● WHAT THE TASK ASKS
Exactly the lines between the line containing "for (const [side, word]" and the line containing "if empty is", together with those two lines, are to be output.

--- DATA EXTRACT ---

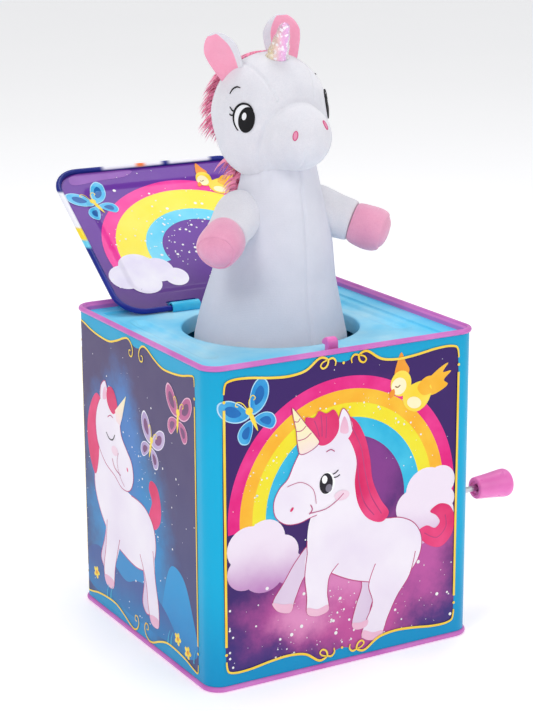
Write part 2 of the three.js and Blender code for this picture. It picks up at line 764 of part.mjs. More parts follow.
addMesh("movement_frame", movementFrame(), "steel");
rivetPlaces().forEach(([y, z], i) => addMesh(`frame_rivet_${i + 1}`, frameRivet(y, z), "steel"));
addMesh("comb_plate", combPlate(), "steel");
addMesh("comb_clamp", combClamp(), "brass");
combScrewPlaces().forEach((x, i) => addMesh(`comb_screw_${i + 1}`, combScrew(x), "brass"));
addMesh("drum_axle", rod("x", [DRUM.y, DRUM.z], AXLE_R, 43, 69, 12), "steel");
addMesh("melody_drum", melodyDrum(), "white_plastic");
addMesh("drum_gear", drumGear(), "brass");
addMesh("trip_cam", tripCam(), "white_plastic");

addMesh("spring_seat", springSeat(), "steel");
addMesh("main_spring", mainSpring(), "steel");
addMesh("skirt_hem_ring", hemRing(), "white_plastic");
addMesh("neck_disc", neckDisc(), "white_plastic");
addMesh("puppet_skirt", puppetSkirt(), "skirt_fabric");
addMesh("head", headBlock(0), "white_plush");
addMesh("horn", horn(), "glitter_fabric");
addMesh("mane", mane(), "fur");
for (const [side, word] of [[-1, "left"], [1, "right"]]) {
  addMesh(`ear_${word}`, ear(side), "white_plush");
  addMesh(`arm_${word}`, sleeve(side), "white_plush");
  addMesh(`hoof_${word}`, hoof(side), "pink_plush");
}

export default part;
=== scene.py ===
"""A tin jack-in-the-box with a plush unicorn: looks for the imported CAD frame. Metres, +Z up, front -Y."""

import json
import math
import random

import bmesh
import bpy
import numpy as np
from mathutils import Matrix, Vector, noise
from mathutils.bvhtree import BVHTree
from mathutils.geometry import tessellate_polygon


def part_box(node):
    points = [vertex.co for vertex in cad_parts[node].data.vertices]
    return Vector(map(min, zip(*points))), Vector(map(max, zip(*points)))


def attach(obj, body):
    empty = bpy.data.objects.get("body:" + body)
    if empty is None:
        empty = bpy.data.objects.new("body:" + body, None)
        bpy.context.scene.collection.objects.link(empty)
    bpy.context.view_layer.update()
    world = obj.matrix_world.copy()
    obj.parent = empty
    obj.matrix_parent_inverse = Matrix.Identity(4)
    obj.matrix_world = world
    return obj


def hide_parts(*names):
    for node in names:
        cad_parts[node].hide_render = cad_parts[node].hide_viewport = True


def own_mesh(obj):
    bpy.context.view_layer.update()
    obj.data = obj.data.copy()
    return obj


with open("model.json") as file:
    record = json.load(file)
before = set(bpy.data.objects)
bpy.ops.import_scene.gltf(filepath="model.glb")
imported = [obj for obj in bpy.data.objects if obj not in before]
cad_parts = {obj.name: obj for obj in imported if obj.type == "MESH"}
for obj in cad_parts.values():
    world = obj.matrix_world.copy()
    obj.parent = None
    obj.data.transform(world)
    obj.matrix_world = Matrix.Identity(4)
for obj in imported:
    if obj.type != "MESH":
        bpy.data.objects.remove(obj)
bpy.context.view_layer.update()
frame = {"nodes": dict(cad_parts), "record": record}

MM = 0.001
rng = random.Random(7)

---

● CORRECT OUTPUT
for (const [side, word] of [[-1, "left"], [1, "right"]]) {
  addMesh(`ear_${word}`, ear(side), "white_plush");
  addMesh(`arm_${word}`, sleeve(side), "white_plush");
  addMesh(`hoof_${word}`, hoof(side), "pink_plush");
}

export default part;
=== scene.py ===
"""A tin jack-in-the-box with a plush unicorn: looks for the imported CAD frame. Metres, +Z up, front -Y."""

import json
import math
import random

import bmesh
import bpy
import numpy as np
from mathutils import Matrix, Vector, noise
from mathutils.bvhtree import BVHTree
from mathutils.geometry import tessellate_polygon


def part_box(node):
    points = [vertex.co for vertex in cad_parts[node].data.vertices]
    return Vector(map(min, zip(*points))), Vector(map(max, zip(*points)))


def attach(obj, body):
    empty = bpy.data.objects.get("body:" + body)
    if empty is None:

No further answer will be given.